– Когда Дебби Паркер приходила к вам?
– Я посмотрел в базе на компьютере. Это было в октябре. Она прошла первичную консультацию, которая длится довольно долго, и один сеанс. Я думал, что она придет еще на три, но она так и не пришла.
– Она связалась с вами, чтобы объяснить почему?
– Нет. Но я не был сильно удивлен на самом деле.
– Почему?
– Мне показалось, что ей было не по себе. Что она нервничала, – он подумал о выражении на толстом, непривлекательном лице Дебби. – Некоторые люди просто не переносят иголок. Они не причиняют боли, люди просто боятся их. Они не могут расслабиться. Дебби была не жизнерадостной девушкой.
– Настолько не жизнерадостной, на ваш взгляд, чтобы покончить с жизнью?
Он замолчал.
– На этот вопрос всегда сложно ответить.
– Просто мнение. Иногда оно бывает важно.
– Тогда – с моей профессиональной точки зрения, да. Я думаю, она была как раз из тех молодых женщин, которые так делают.
Он посмотрел Фрее прямо в лицо, но оно ничего ему не сказало. Поверила ли она ему? Он не мог понять, и этот факт раздражал его.
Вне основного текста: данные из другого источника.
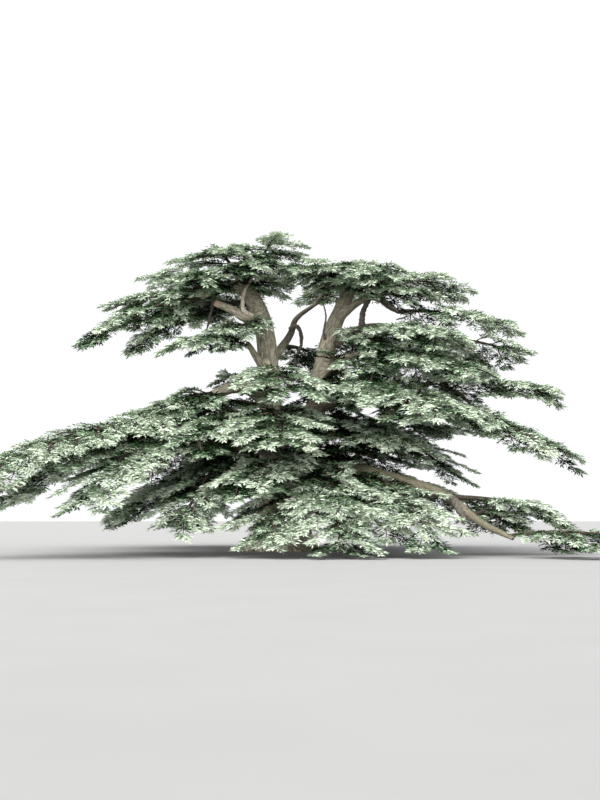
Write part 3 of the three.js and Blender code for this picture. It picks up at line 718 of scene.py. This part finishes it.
def rule_twigs(leader, breadth, sag, random):
    """The model's own side twigs."""
    wanted = round(curve_length(leader) / TWIG_SPACING)
    count = min(max(wanted, FEWEST_TWIGS), MOST_TWIGS)
    twigs = []
    for index in range(count):
        share = (index + 0.5) / count
        t = TWIG_FIRST + (TWIG_LAST - TWIG_FIRST) * share
        side = 1 if index % 2 == 0 else -1
        spread = (random() - 0.5) * 2 * TWIG_ANGLE_SPREAD
        angle = math.radians(TWIG_ANGLE - TWIG_SWEEP * share + spread)
        stretch = TWIG_LENGTH_LEAST + TWIG_LENGTH_SPREAD * random()
        length = breadth / 2 * outline(t) * stretch
        rise = (random() - 0.5) * 2 * TWIG_RISE_SPREAD
        twigs.append(side_twig(leader, t, side, angle, length, rise, sag))
    return twigs


def between_twigs(leader, breadth, sag, rng):
    """Twigs between the model's own, on storeys above and below it."""
    count = round(curve_length(leader) / BETWEEN_SPACING)
    twigs = []
    for index in range(count):
        share = (index + rng.random()) / count
        t = BETWEEN_FIRST + BETWEEN_SPAN * share
        side = -1 if index % 2 == 0 else 1
        spread = rng.normal(0, BETWEEN_ANGLE_SPREAD)
        angle = math.radians(TWIG_ANGLE - TWIG_SWEEP * share + spread)
        length = breadth / 2 * outline(t) * rng.uniform(*BETWEEN_LENGTHS)
        rise = rng.choice(LEVELS) + rng.normal(0, LEVEL_SPREAD)
        rise *= 1 - STOREYS_MEET * share
        twig = side_twig(leader, t, side, angle, length, rise, sag)
        twig[1, 2] += LEVEL_BEND * rise
        twigs.append(twig)
    return twigs


def fine_twigs(parent, rng):
    """Fine twigs to both sides of a side twig, shorter and more drooping towards its tip. Gives
    their points, and how far out on their side twig they grow."""
    length = np.linalg.norm(parent[2] - parent[0])
    count = max(FEWEST_FINE, round(length / FINE_SPACING))
    span = FINE_LAST - FINE_FIRST
    s = np.tile(FINE_FIRST + span * (np.arange(count) + 0.5) / count, 2)
    s += rng.uniform(-FINE_JITTER, FINE_JITTER, 2 * count) / count * span
    side = np.repeat([-1.0, 1.0], count)[:, None]
    base = bezier(parent, s)
    along = bend_tangents(*parent, s)
    across = unit(np.cross(UP, along))
    spread = rng.normal(0, FINE_ANGLE_SPREAD, 2 * count)
    angle = np.radians(FINE_ANGLE * (1 - FINE_SWEEP * s) + spread)[:, None]
    reach = np.minimum(FINE_LONGEST, FINE_SHORTEST + FINE_SHARE * length * (1 - s))
    reach = (reach * rng.uniform(*FINE_LENGTHS, 2 * count))[:, None]
    droop = rng.uniform(*FINE_DROOP, 2 * count)[:, None] * (FINE_DROOP_AT_FOOT + s[:, None])
    end = base + reach * (along * np.cos(angle) + across * side * np.sin(angle) - UP * droop)
    bend = (base + end) / 2 + UP * FINE_ARCH * reach
    tip = bezier(parent, np.array(SIDE_END))
    twigs = np.concatenate([np.stack([base, bend, end], 1), tip[None]])
    return twigs, np.append(s, 1.0)


def tuft_directions(along, across, place, rng):
    """Which way each tuft points along its twig, alternately left and right. The last one points
    nearly straight on, and those further out droop."""
    shape = along.shape[:2]
    above = np.cross(along, across)
    side = np.where(np.arange(shape[1]) % 2 == 0, 1.0, -1.0)
    angle = np.radians(TUFT_ANGLE * side + rng.normal(0, TUFT_ANGLE_SPREAD, shape))
    angle[:, -1] *= LAST_TUFT_TURN
    tilt = rng.normal(TUFT_LIFT, TUFT_TILT, shape) - TUFT_DROOP * place[:, None]
    return unit(along * np.cos(angle)[..., None] + across * np.sin(angle)[..., None]
                + above * tilt[..., None])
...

– Она упоминала, что у нее есть суицидальные мысли?
– О нет. Ничего такого. Насколько я помню, она сказала, что иногда чувствует себя «немного грустно» – но такое говорят многие пациенты.
– Вы не думаете, что риск совершения ею самоубийства существовал уже тогда?
Он снова вздохнул и отрицательно покачал головой.
– Но вы же понимаете, почему я сейчас казню себя, да?
– У нас нет никаких причин предполагать, что Дебби отняла у себя жизнь – и что она вообще мертва.
– Не для протокола, вы разве не считаете, что это самое правдоподобное объяснение?
«Скажи мне, – думал он, уговаривая ее, – скажи мне, что ты думаешь, скажи мне, каким будет официальный вердикт полиции, скажи мне».